O terceiro roteiro estamos vivendo agora. Após numerosos choques econômicos calculados para produzir resultados eleitoreiros de curto prazo, Fernando Henrique Cardoso assumiu disposto a fazer os inevitáveis cortes. Enxugou a máquina do Estado, privatizou 70 estatais e fez a Lei de Responsabilidade Fiscal. Conseguiu uma reeleição, mas saiu do governo com popularidade muito baixa em razão dos numerosos percalços por que passou ao país no período. Mas a inflação foi controlada, e seu sucessor ganhou uma herança maldita, na verdade bendita. Conforme é sabido, Lula fez um governo de amplos ganhos sociais sem se desviar da macroeconomia herdada de seu antecessor. A inflação permaneceu sob controle, os empregos aumentaram e o crédito farto permitiu um extraordinário aumento do consumo das classes menos desfavorecidas.
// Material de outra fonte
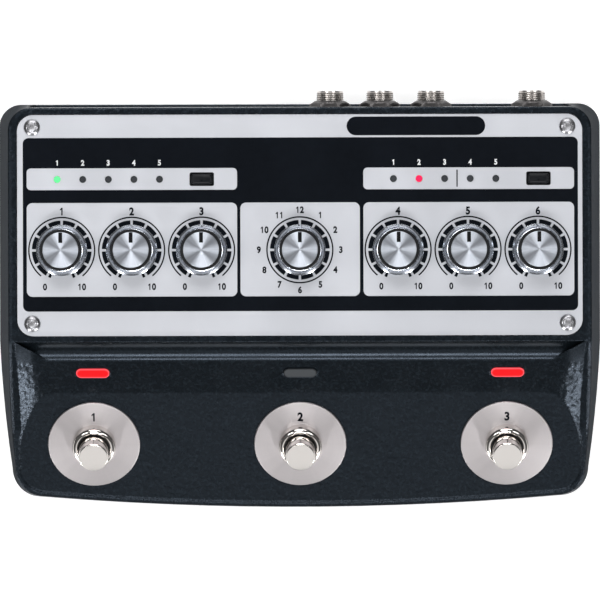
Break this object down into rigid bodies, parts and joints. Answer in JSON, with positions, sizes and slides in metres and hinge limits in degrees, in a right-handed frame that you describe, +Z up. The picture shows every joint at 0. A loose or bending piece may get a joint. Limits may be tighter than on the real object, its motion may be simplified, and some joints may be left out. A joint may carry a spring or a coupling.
{
  "type": "analog delay pedal",
  "caption": "Wide analog delay pedal: dished foot deck with domed foot-switches and pill lamps, raised face panel with a row of skirted knobs, and jacks on the rear edge.",
  "frame": {"origin": "under the middle of the pedal, at the level its feet stand on", "axes": "+X to the player's right, +Y to the rear, where the jacks are, +Z up"},
  "size_m": [0.192, 0.1324, 0.052],
  "materials": {
    "casing": "fine textured blue-black paint on a die casting",
    "base_steel": "black painted sheet steel",
    "panel": "satin silver sheet with black print",
    "polished_steel": "polished",
    "black_steel": "black oxide",
    "foot_rubber": "matt",
    "control_metal": "plated",
    "black_plastic": "matt",
    "button_plastic": "satin",
    "pale_plastic": "satin",
    "sleeve_plastic": "shrink sleeve",
    "knob_plastic": "black with a polished metal skirt",
    "spun_metal": "spun, with a black pointer line",
    "bright_nickel": "polished nickel",
    "satin_nickel": "satin nickel",
    "jack_plastic": "black with a bright threaded nose",
    "socket_steel": "tinned",
    "board_green": "solder mask",
    "brass_pillar": "turned",
    "green_lamp": "clear epoxy, lit green",
    "red_lamp": "clear epoxy, lit red",
    "dark_lamp": "clear epoxy, unlit",
    "lit_lens": "moulded lens, lit red",
    "dark_lens": "moulded lens, unlit"
  },
  "bodies": {
    "pedal": {"base_screws": "black_steel", "board_headers": "black_plastic", "board_stands": "brass_pillar", "bottom_plate": "base_steel", "capacitors": "sleeve_plastic", "dark_lamps": "dark_lamp", "dark_lens": "dark_lens", "data_socket": "socket_steel", "delay_chips": "black_plastic", "dress_nuts": "bright_nickel", "face_panel": "panel", "foot_tacts": "black_plastic", "green_lamp": "green_lamp", "jack_nuts": "bright_nickel", "lamp_chips": "pale_plastic", "link_jacks": "black_plastic", "lit_lenses": "lit_lens", "main_board": "board_green", "mode_switch": "control_metal", "panel_board": "board_green", "panel_screws": "polished_steel", "panel_tacts": "black_plastic", "phone_jacks": "jack_plastic", "potentiometers": "control_metal", "power_inlet": "black_plastic", "processor_chip": "black_plastic", "red_lamp": "red_lamp", "round_plates": "satin_nickel", "rubber_feet": "foot_rubber", "switch_boards": "board_green", "switch_housings": "black_plastic", "top_case": "casing"},
    "knob_set_1": {"knob_1": "knob_plastic", "knob_cap_1": "spun_metal", "shaft_1": "control_metal"},
    "knob_set_2": {"knob_2": "knob_plastic", "knob_cap_2": "spun_metal", "shaft_2": "control_metal"},
    "knob_set_3": {"knob_3": "knob_plastic", "knob_cap_3": "spun_metal", "shaft_3": "control_metal"},
    "knob_set_4": {"knob_4": "knob_plastic", "knob_cap_4": "spun_metal", "shaft_4": "control_metal"},
    "knob_set_5": {"knob_5": "knob_plastic", "knob_cap_5": "spun_metal", "shaft_5": "control_metal"},
    "knob_set_6": {"knob_6": "knob_plastic", "knob_cap_6": "spun_metal", "shaft_6": "control_metal"},
    "knob_set_7": {"knob_7": "knob_plastic", "knob_cap_7": "spun_metal", "shaft_7": "control_metal"},
    "button_1": {"panel_button_1": "button_plastic"},
    "button_2": {"panel_button_2": "button_plastic"},
    "foot_switch_1": {"plunger_1": "bright_nickel"},
    "foot_switch_2": {"plunger_2": "bright_nickel"},
    "foot_switch_3": {"plunger_3": "bright_nickel"}
  },
  "joints": [
    {"name": "knob_1_turn", "type": "hinge", "parent": "pedal", "child": "knob_set_1", "pos_m": [-0.0749, 0.0158, 0.045], "axis": [0, 0, 1], "range_deg": [-150, 150]},
    {"name": "knob_2_turn", "type": "hinge", "parent": "pedal", "child": "knob_set_2", "pos_m": [-0.0529, 0.0158, 0.045], "axis": [0, 0, 1], "range_deg": [-150, 150]},
    {"name": "knob_3_turn", "type": "hinge", "parent": "pedal", "child": "knob_set_3", "pos_m": [-0.0309, 0.0158, 0.045], "axis": [0, 0, 1], "range_deg": [-150, 150]},
    {"name": "knob_4_turn", "type": "hinge", "parent": "pedal", "child": "knob_set_4", "pos_m": [0, 0.0158, 0.045], "axis": [0, 0, 1], "continuous": true},
    {"name": "knob_5_turn", "type": "hinge", "parent": "pedal", "child": "knob_set_5", "pos_m": [0.0309, 0.0158, 0.045], "axis": [0, 0, 1], "range_deg": [-150, 150]},
    {"name": "knob_6_turn", "type": "hinge", "parent": "pedal", "child": "knob_set_6", "pos_m": [0.0529, 0.0158, 0.045], "axis": [0, 0, 1], "range_deg": [-150, 150]},
    {"name": "knob_7_turn", "type": "hinge", "parent": "pedal", "child": "knob_set_7", "pos_m": [0.0749, 0.0158, 0.045], "axis": [0, 0, 1], "range_deg": [-150, 150]},
    {"name": "button_1_press", "type": "slide", "parent": "pedal", "child": "button_1", "axis": [0, 0, -1], "range_m": [0, 0.0005], "stiffness_N_per_m": 2000},
    {"name": "button_2_press", "type": "slide", "parent": "pedal", "child": "button_2", "axis": [0, 0, -1], "range_m": [0, 0.0005], "stiffness_N_per_m": 2000},
    {"name": "foot_switch_1_press", "type": "slide", "parent": "pedal", "child": "foot_switch_1", "axis": [0, 0.4147, -0.91], "range_m": [0, 0.002], "stiffness_N_per_m": 3000},
    {"name": "foot_switch_2_press", "type": "slide", "parent": "pedal", "child": "foot_switch_2", "axis": [0, 0.4147, -0.91], "range_m": [0, 0.002], "stiffness_N_per_m": 3000},
    {"name": "foot_switch_3_press", "type": "slide", "parent": "pedal", "child": "foot_switch_3", "axis": [0, 0.4147, -0.91], "range_m": [0, 0.002], "stiffness_N_per_m": 3000}
  ]
}
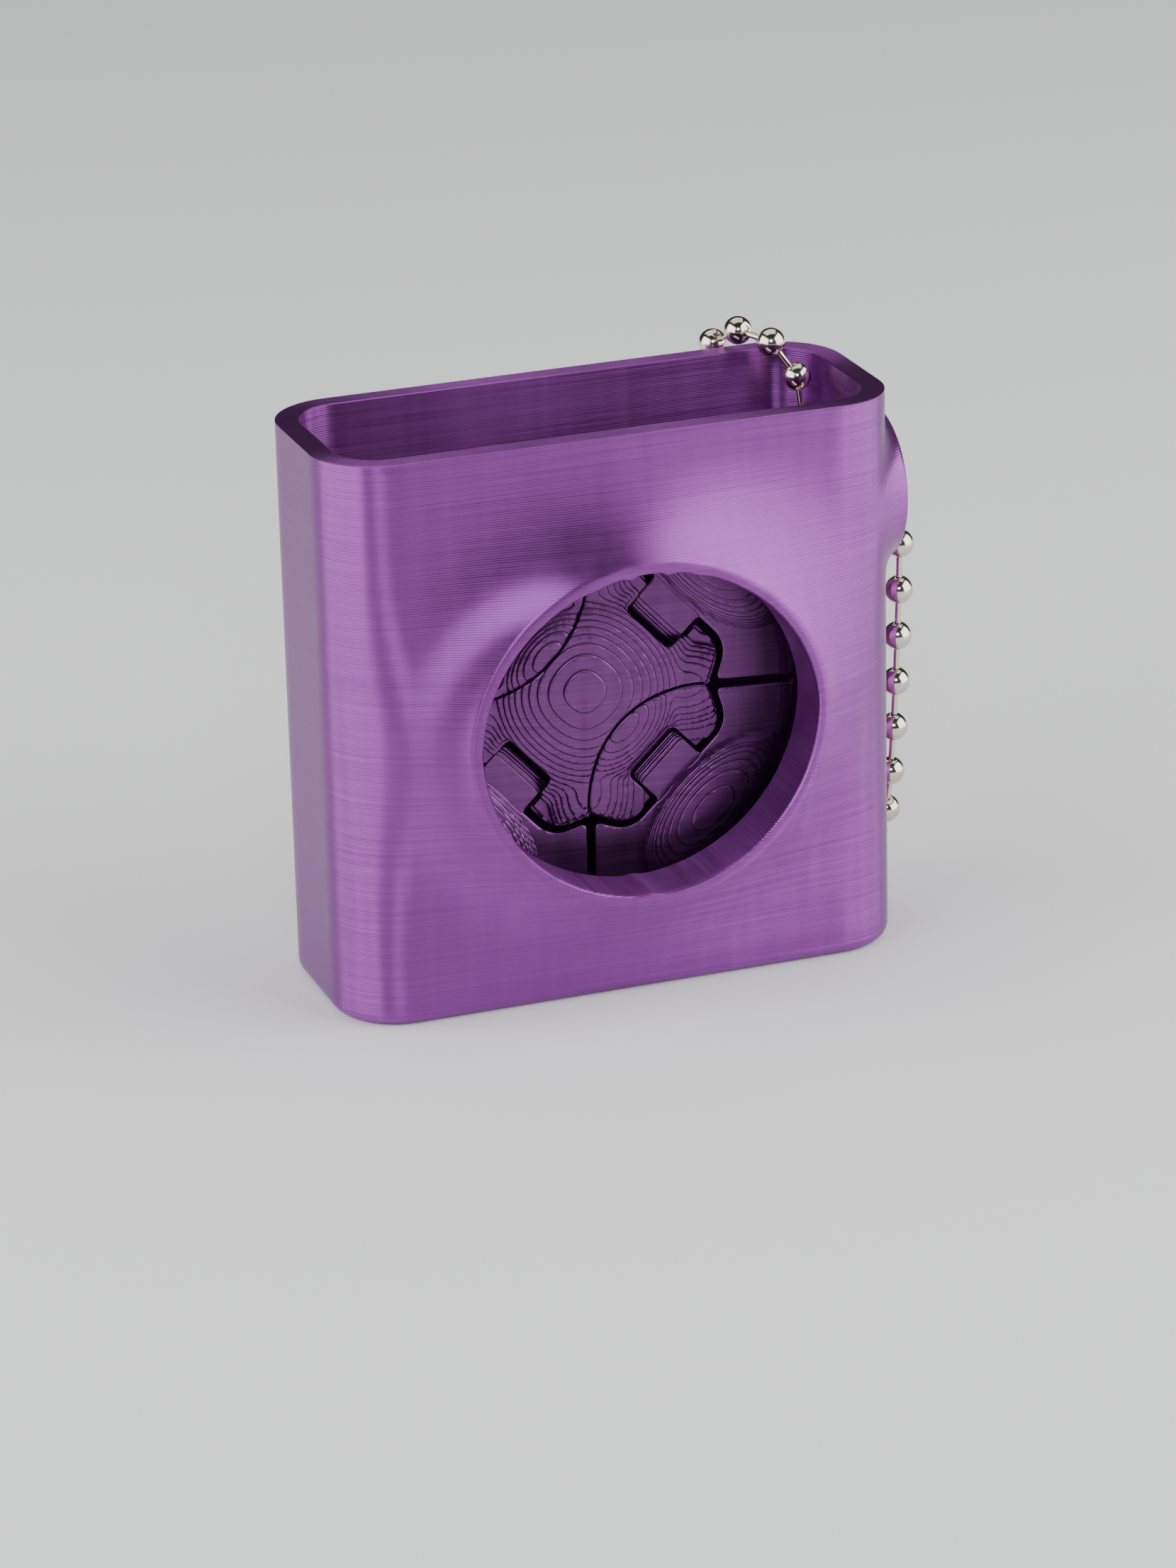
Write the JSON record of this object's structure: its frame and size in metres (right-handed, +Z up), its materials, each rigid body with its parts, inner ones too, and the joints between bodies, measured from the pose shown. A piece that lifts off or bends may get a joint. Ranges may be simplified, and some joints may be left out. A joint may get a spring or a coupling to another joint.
{
  "type": "open case with window and folding toy",
  "caption": "Upright open-topped case with a flared round window, a jointed folding toy inside, and a ball chain looped through an eye on its side.",
  "frame": {"origin": "the middle of the case's flat base, on the surface it stands on", "axes": "+Z up, +X to the right with the chain's eye, and the window faces -Y"},
  "size_m": [0.0551, 0.0279, 0.0532],
  "materials": {
    "case_plastic": "silk-finish printed plastic, purple, with fine level layer lines",
    "toy_plastic": "silk-finish printed plastic, purple, with stepped layers on its domes",
    "chain_metal": "bright nickel plate on brass"
  },
  "bodies": {
    "case": {"case": "case_plastic", "chain_bead_01": "chain_metal", "chain_bead_02": "chain_metal", "chain_bead_03": "chain_metal", "chain_bead_04": "chain_metal", "chain_bead_05": "chain_metal", "chain_bead_06": "chain_metal", "chain_bead_07": "chain_metal", "chain_bead_08": "chain_metal", "chain_bead_09": "chain_metal", "chain_bead_10": "chain_metal", "chain_bead_11": "chain_metal", "chain_bead_12": "chain_metal", "chain_bead_13": "chain_metal", "chain_bead_14": "chain_metal", "chain_bead_15": "chain_metal", "chain_bead_16": "chain_metal", "chain_bead_17": "chain_metal", "chain_bead_18": "chain_metal", "chain_bead_19": "chain_metal", "chain_bead_20": "chain_metal", "chain_bead_21": "chain_metal", "chain_bead_22": "chain_metal", "chain_bead_23": "chain_metal", "chain_bead_24": "chain_metal", "chain_bead_25": "chain_metal", "chain_bead_26": "chain_metal", "chain_bead_27": "chain_metal", "chain_bead_28": "chain_metal", "chain_clasp": "chain_metal", "chain_pins": "chain_metal"},
    "centre_link": {"centre_link": "toy_plastic"},
    "side_link_lower_right": {"side_link_lower_right": "toy_plastic"},
    "side_link_upper_left": {"side_link_upper_left": "toy_plastic"},
    "petal_upper_right": {"petal_upper_right": "toy_plastic"},
    "petal_lower_right": {"petal_lower_right": "toy_plastic"},
    "petal_lower_left": {"petal_lower_left": "toy_plastic"},
    "petal_upper_left": {"petal_upper_left": "toy_plastic"}
  },
  "joints": [
    {"name": "toy_slide", "type": "slide", "parent": "case", "child": "centre_link", "axis": [0, 0, 1], "range_m": [0, 0.047]},
    {"name": "side_link_lower_right_tip", "type": "hinge", "parent": "centre_link", "child": "side_link_lower_right", "pos_m": [0.00284, 0.00098, 0.02054], "axis": [0.7347, 0.0137, 0.6783], "range_deg": [0, 6]},
    {"name": "side_link_upper_left_tip", "type": "hinge", "parent": "centre_link", "child": "side_link_upper_left", "pos_m": [-0.00511, 0.00252, 0.02913], "axis": [-0.7347, -0.0137, -0.6783], "range_deg": [0, 6]},
    {"name": "petal_upper_right_fold", "type": "hinge", "parent": "centre_link", "child": "petal_upper_right", "pos_m": [0.00624, 0.00134, 0.03174], "axis": [-0.6739, 0.1297, 0.7273], "range_deg": [-10, 10]},
    {"name": "petal_lower_right_fold", "type": "hinge", "parent": "side_link_lower_right", "child": "petal_lower_right", "pos_m": [0.00563, -0.00011, 0.01755], "axis": [0.7347, 0.0137, 0.6783], "range_deg": [-10, 10]},
    {"name": "petal_lower_left_fold", "type": "hinge", "parent": "centre_link", "child": "petal_lower_left", "pos_m": [-0.0086, 0.00107, 0.01804], "axis": [0.6739, -0.1297, -0.7273], "range_deg": [-10, 10]},
    {"name": "petal_upper_left_fold", "type": "hinge", "parent": "side_link_upper_left", "child": "petal_upper_left", "pos_m": [-0.00798, 0.00251, 0.03224], "axis": [-0.7347, -0.0137, -0.6783], "range_deg": [-10, 10]}
  ]
}
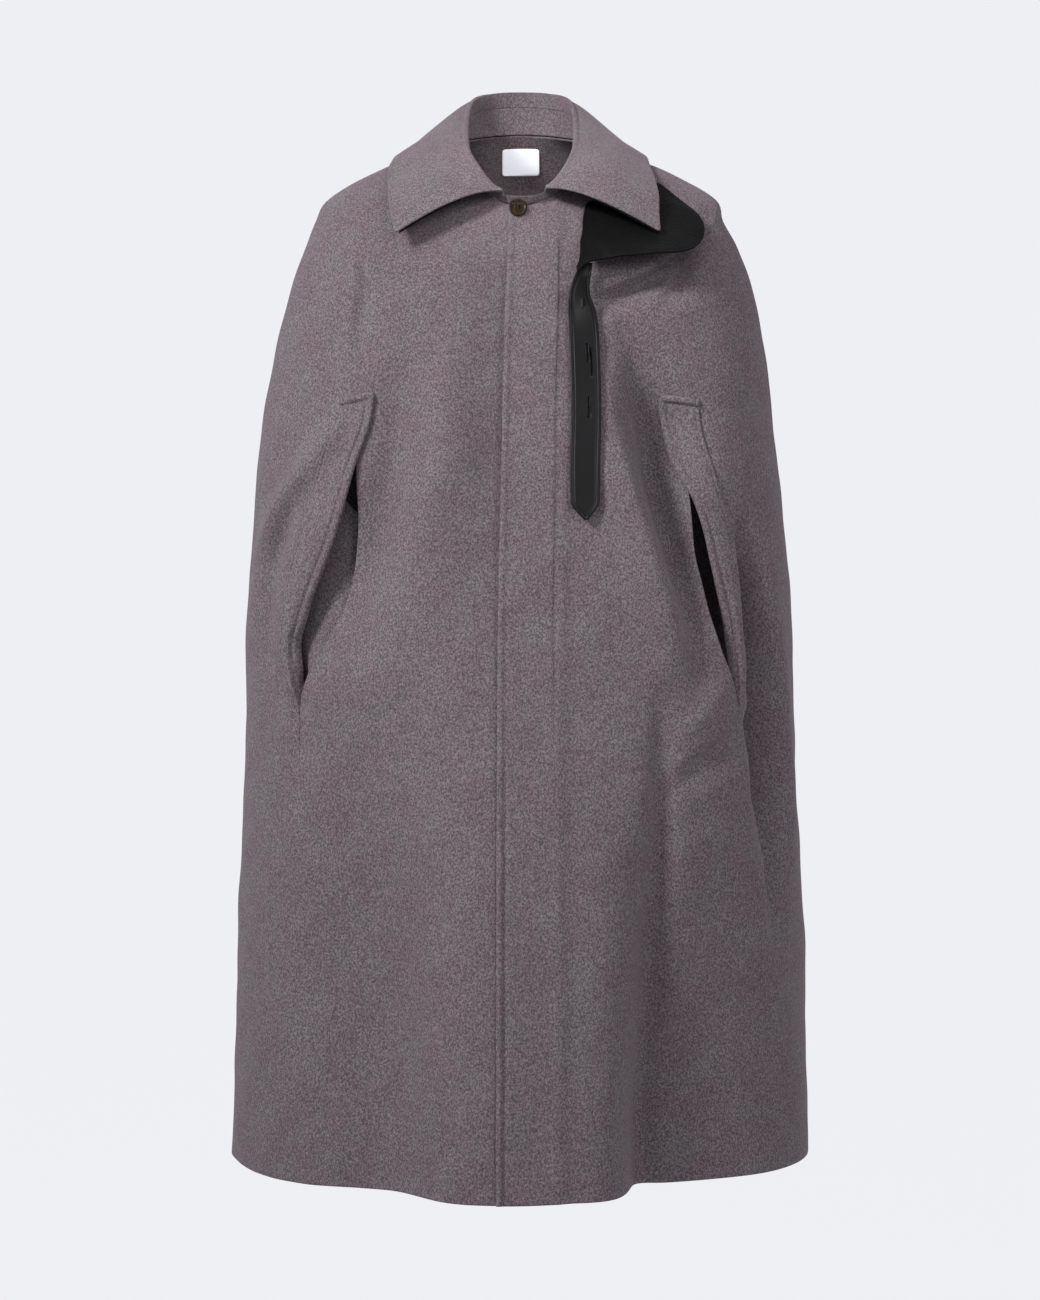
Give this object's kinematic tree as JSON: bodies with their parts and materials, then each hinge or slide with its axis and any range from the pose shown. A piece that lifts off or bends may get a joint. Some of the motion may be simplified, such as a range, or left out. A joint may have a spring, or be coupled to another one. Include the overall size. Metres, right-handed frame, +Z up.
{
  "type": "wool cape coat",
  "caption": "Long hollow cape coat of felted wool, standing as worn, with arm slits, a wide turn-down collar, a leather throat tab and a neck button.",
  "frame": {"origin": "level between the two side-neck points, on the centre line, where the wearer's shoulders carry the coat", "axes": "+Z up, -Y out of the front, +X towards the wearer's left side"},
  "size_m": [0.5902, 0.4665, 1.1116],
  "materials": {
    "felted_wool": "brushed felted wool, matt, heathered",
    "grained_leather": "pebble-grained, semi-matt",
    "smooth_leather": "smooth, semi-matt",
    "polished_horn": "polished, mottled",
    "label_satin": "bare woven satin"
  },
  "bodies": {
    "root": {"front_left": "felted_wool", "front_right": "felted_wool", "back_left": "felted_wool", "back_right": "felted_wool", "collar_stand": "felted_wool", "collar_leaf": "felted_wool", "under_collar": "grained_leather", "slit_welt_right": "felted_wool", "slit_welt_left": "felted_wool", "tab_band": "grained_leather", "tab_strap": "smooth_leather", "neck_button": "polished_horn", "neck_label": "label_satin"}
  },
  "joints": []
}
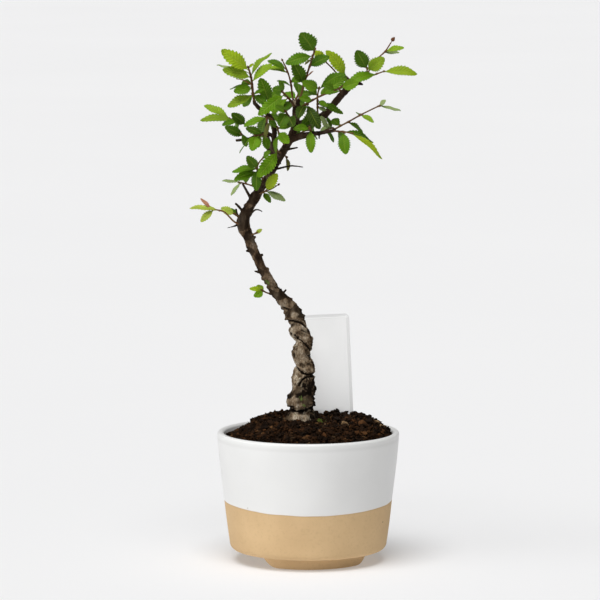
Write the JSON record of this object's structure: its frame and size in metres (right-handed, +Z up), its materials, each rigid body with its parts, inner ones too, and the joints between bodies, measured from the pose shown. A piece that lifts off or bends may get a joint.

Lula deixou o governo como o presidente mais popular da História. Mas Dilma Rousseff, sua sucessora, reincorporou o espírito nacional-estatista. Os gastos públicos explodiram, o governo interviu na economia para controlar preços, os bancos públicos voltaram a emitir moeda sem lastro. A crise retornou com força total. Não havia mais como proporcionar os ganhos sociais da Era Lula, e Dilma é hoje uma das presidentes mais impopulares da História.

A única diferença entre o caso presente e os passados, é que desta vez a bomba explodiu no colo de quem a armou.